Optional Method 2 Settings

Inside method 2, we have additional options that can be used in order to improve the accuracy and usefulness of this method if you ship a combination of smaller and larger items.

Option 1: Do not pack items greater than the biggest break
For this method, if an item exceeds the biggest box you specify, it would work like method one and just append the SKU itself as its own line inside the shipping quote.

Let's use this new example order 3:
Product SKU Qty Weight (EACH)
BARBELL-5KG 1 5kg
ROTARY-PHONE 1 10kg
CHAIR 1 50kg
And, let's say these are the weight breaks we have setup:

Item SKU Length Width Height Weight Limit Item Type Qty
SATCH 20 30 10 1kg Satchel 1
CARTON-SM 30 30 30 5kg Carton 1
CARTON-MD 40 40 40 10kg Carton 1
CARTON-LG 50 50 50 20kg Carton 1
Machship Items Catalogue:

Item SKU Length Width Height Weight Item Type Qty
CHAIR 150 100 120 50kg Skid 1

Based on this, the first two items (BARBELL-5KG and ROTARY-PHONE) would be combined into one box, while the CHAIR will be put in it's own pre-defined carton, as its weight (50kg) is greater than the biggest cartons' weight limit.

This outcome for quoting this would be:

Item SKU Length Width Height Weight Item Type Qty
CARTON-LG 50 50 50 15kg Carton 1
CHAIR 150 100 120 50kg Skid 1

As you can see, this is probably a reasonably accurate way to quote this order and it's a very useful method for clients that sell a combination of smaller items that would be packaged, and larger items that would be shipped as is.

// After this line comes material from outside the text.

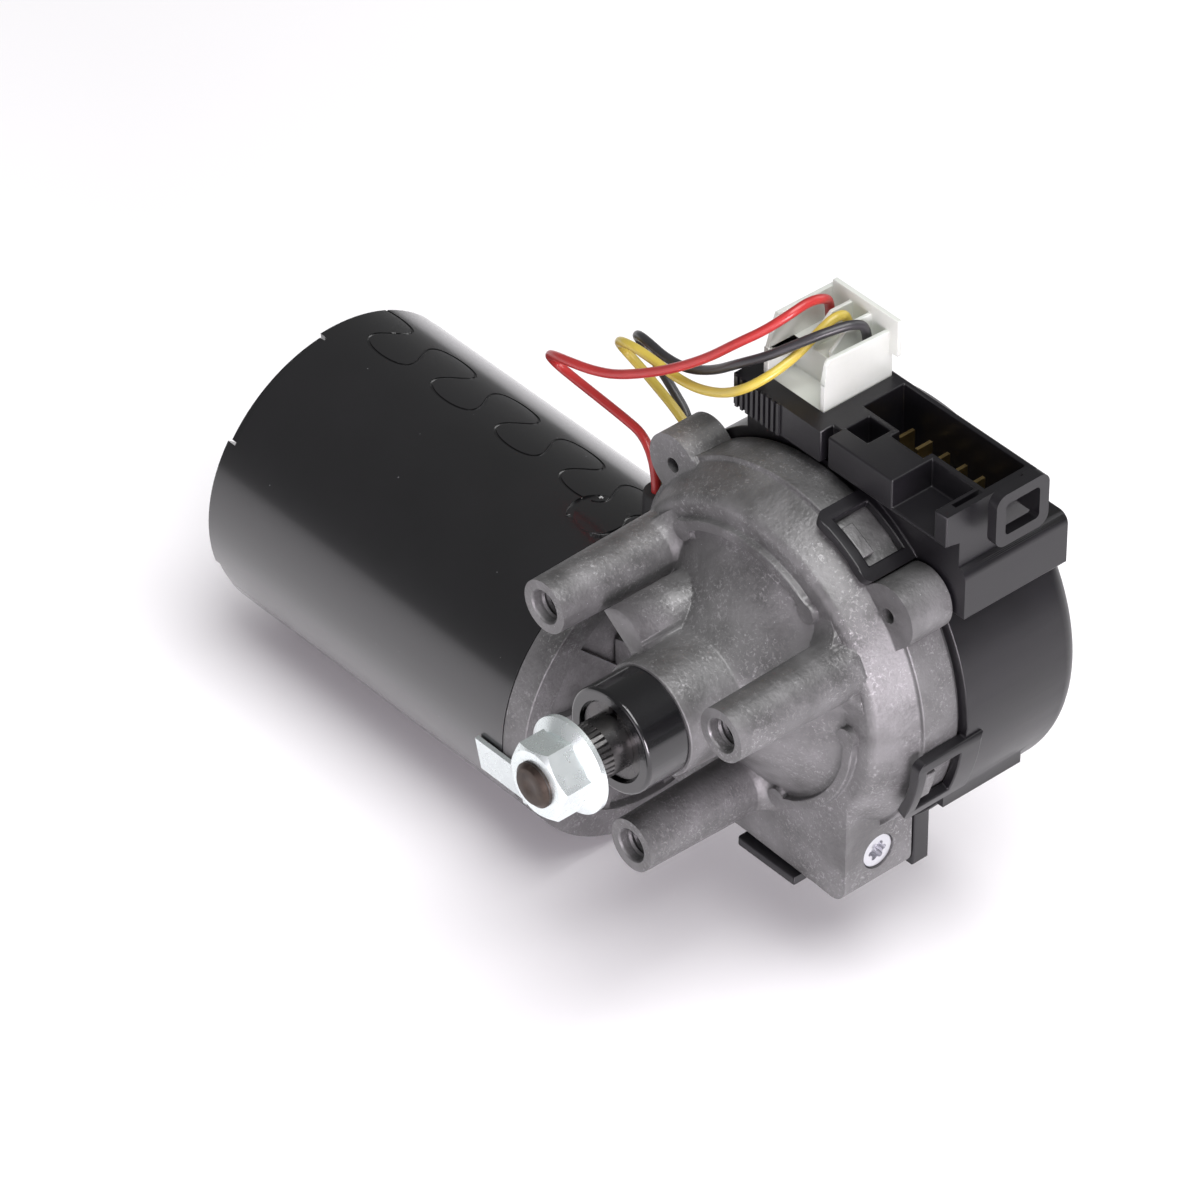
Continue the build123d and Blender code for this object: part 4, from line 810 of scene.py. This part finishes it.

Option 2: Do not package specifically listed items

This option is similar to the above, but instead of relying on an item being larger than the biggest box, you can simply provide us with a list of SKUs that should not be boxed up.
Examples may be larger, lighter items - or longer items.
These items would simply use the dimension from the Machship product catalogue rather than being boxed.